There were times I was told by my brothers in the student Friary that I had to observe extra care and I will not go alone in the far places, and some of them would even tease me that I will not live longer due to my involvement in the justice related advocacies with people’s organizations. Admittedly, as a young seminarian who aspires to live a longer life, I felt fear upon hearing the testimonies of the victims and seeing in the news many incidents that occurring almost every day.

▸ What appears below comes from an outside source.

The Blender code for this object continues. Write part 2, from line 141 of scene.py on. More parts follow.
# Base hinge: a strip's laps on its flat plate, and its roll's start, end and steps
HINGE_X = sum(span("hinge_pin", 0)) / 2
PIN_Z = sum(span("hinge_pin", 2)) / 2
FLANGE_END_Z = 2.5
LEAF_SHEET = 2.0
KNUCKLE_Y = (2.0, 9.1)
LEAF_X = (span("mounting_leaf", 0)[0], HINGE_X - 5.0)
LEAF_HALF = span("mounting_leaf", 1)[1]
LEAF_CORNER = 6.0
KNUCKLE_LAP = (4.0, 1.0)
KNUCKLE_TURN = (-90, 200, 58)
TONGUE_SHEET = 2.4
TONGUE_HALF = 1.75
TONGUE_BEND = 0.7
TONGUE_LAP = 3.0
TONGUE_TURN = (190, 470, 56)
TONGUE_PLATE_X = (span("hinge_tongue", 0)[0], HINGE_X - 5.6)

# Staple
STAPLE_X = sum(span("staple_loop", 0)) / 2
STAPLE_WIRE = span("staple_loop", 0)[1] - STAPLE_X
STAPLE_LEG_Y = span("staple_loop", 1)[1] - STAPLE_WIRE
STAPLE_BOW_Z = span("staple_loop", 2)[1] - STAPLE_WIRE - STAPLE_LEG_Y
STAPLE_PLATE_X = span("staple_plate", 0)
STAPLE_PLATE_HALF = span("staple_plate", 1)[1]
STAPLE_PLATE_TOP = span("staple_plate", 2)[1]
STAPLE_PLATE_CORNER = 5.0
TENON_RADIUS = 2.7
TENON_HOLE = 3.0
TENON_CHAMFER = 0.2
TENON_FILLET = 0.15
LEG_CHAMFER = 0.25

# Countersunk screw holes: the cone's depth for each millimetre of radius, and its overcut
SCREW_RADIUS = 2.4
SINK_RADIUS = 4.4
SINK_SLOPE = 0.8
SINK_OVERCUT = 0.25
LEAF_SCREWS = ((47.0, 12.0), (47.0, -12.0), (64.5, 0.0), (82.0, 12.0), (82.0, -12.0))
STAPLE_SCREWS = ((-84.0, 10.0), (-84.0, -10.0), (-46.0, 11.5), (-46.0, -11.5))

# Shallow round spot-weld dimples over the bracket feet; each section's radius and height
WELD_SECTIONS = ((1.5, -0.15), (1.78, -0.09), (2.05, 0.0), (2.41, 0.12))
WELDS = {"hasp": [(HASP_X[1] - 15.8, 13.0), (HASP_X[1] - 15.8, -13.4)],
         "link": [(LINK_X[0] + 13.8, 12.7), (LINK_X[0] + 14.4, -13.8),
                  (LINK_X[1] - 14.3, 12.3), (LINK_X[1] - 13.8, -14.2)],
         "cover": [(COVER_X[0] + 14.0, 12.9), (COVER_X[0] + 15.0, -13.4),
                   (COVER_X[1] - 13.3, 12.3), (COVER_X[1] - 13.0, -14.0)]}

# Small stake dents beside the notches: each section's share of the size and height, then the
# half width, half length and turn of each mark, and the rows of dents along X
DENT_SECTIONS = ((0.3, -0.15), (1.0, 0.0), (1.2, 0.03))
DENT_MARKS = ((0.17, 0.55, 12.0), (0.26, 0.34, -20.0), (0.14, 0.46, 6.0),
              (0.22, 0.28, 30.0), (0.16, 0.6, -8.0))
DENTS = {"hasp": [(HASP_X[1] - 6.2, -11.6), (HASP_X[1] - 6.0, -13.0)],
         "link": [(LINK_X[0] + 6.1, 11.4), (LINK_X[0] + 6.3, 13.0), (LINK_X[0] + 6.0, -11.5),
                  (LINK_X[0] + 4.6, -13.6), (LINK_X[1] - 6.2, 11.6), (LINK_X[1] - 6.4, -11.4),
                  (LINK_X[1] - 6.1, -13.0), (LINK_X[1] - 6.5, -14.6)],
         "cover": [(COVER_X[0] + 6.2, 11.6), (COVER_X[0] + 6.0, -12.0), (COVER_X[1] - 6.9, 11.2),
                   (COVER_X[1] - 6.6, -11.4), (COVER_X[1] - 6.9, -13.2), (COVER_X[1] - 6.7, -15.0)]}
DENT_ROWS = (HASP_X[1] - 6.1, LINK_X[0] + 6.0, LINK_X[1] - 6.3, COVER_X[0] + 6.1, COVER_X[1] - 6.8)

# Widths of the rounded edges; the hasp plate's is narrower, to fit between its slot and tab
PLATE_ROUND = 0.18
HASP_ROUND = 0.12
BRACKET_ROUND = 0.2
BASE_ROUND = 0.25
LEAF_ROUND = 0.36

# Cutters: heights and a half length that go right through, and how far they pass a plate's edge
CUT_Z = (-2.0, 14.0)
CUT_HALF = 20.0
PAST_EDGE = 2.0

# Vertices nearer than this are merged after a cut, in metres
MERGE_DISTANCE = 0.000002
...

In my age now I have the option or temptation of just enjoying the comforts and privileges in religious life. But Alleluia! I felt that my motivation is growing even more, especially with the richness of the prophetic tradition of my Order. I came to realize that the challenge to be an integrated person is to undergo the process of searching the presence of God in the midst of the people. However, this effort will not be accomplished overnight. It has to go through a lifelong process. Thus, I never forget the words I uttered during my first profession, “Narinig at nadama ko ang daing at panaghoy ng aking naghihikahos na mga kapatid bunga ng pagsasamantala at di makatarungang sistema ng ating lipunan…” The said profession formula always reminds me of the call of the Gentle whisper: The people’s agony, cries, fears and anguish. Then, here I am, realizing my vulnerability. That I am also stalked with fear and I cried out. Maybe, the greatest temptation for this fear is to hide in my comfort zones.
The chronic economic and political crisis: graft and corruption, homelessness, massive unemployment, and the growing hunger of the Filipino people have engulfed the country now. As young students, do we have to close our eyes and ears and tell ourselves… wala akong pakialam?( Why do I care?)
In the process of the Carmelite formation program, we immersed ourselves in the lives of Indigenous Filipino People, Farmers and Workers and other sectors. This is not just an academic enterprise but a venue to learn and be evangelized by the poor. As Gustavo puts it “ we drink from the wellspring of the poor”
The reality that I experienced during and after my immersion is a seed of hope that I have to nurture. This is the commitment to the struggle of the poor. Can I do that? Maybe yes or maybe not. But as long as I keep the promises I made in my first profession, which is to listen to the cry and anguish of the poor, I will continue raise my little voice .....MAKIBAKA ‘WAG MATAKOT!